In the thread [1] dealing with hashjoin bug introduced in 9.5, Tom 
voiced his dislike of dense_alloc. I kinda agree with him that 
introducing "local allocators" may not be the best idea, and as 
dense_alloc was introduced by me I was playing with the idea to wrap 
this into a regular memory context, perhaps with some restrictions (e.g. 
no pfree). But I'm having trouble with that approach ...

Let me quickly explain the idea behind dense_alloc. When building the 
tuple hash table in hash join, we simply allocate large chunk of memory 
using palloc (~32kB), and then store the tuples into the chunk on our 
own without calling palloc for each tuple. Each tuple already has length 
in the header, so we don't need chunk header. Also, we don't do the 2^k 
chunk sizes and instead store the tuples densely.

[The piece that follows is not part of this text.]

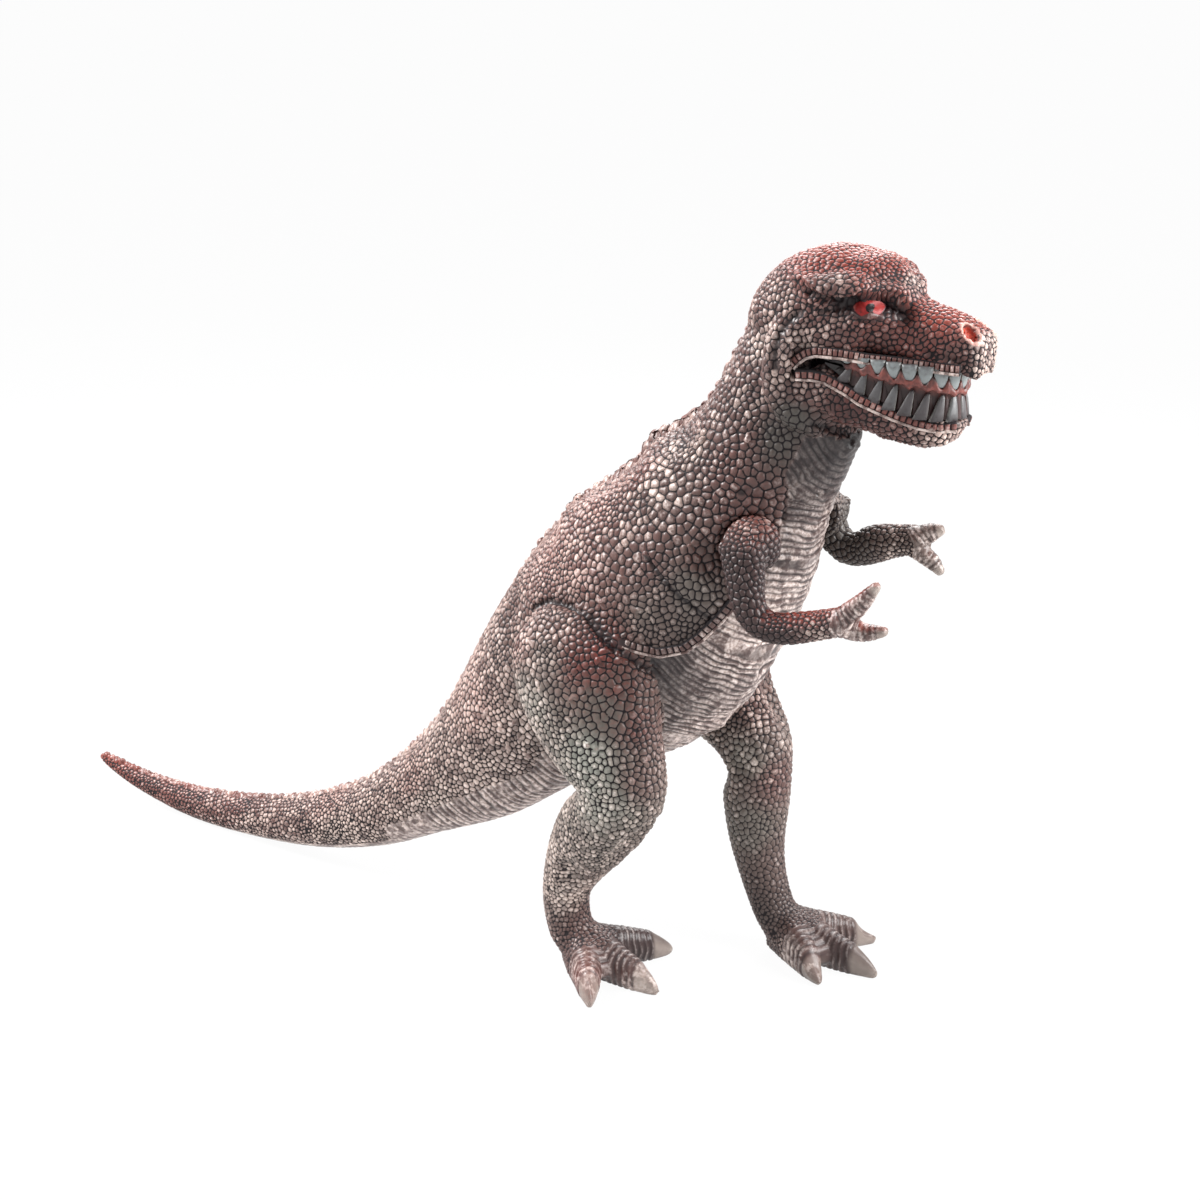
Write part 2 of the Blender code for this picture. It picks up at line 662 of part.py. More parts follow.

This means we can't do repalloc or pfree on the tuples, but fine. We 
never did repalloc in hashjoin anyway, and pfree is only needed when 
increasing the number of batches. But with dense_alloc we can simply 
walk through the tuples as stored in the allocated chunks, which has the 
nice benefit that it's sequential, making memory prefetching more 
efficient than with the old code (walking through buckets). Also, no 
freelists and such.

So the dense_alloc has several benefits:

(a) memory reduction thanks to eliminating StandardChunkHeader (which is 
16B, and quite noticeable for narrow tuples)

(b) memory reduction thanks to dense packing tuples (not leaving free 
space in each chunk)

(c) improving efficiency by sequential memory accesses (compared to 
random accesses caused by access through buckets)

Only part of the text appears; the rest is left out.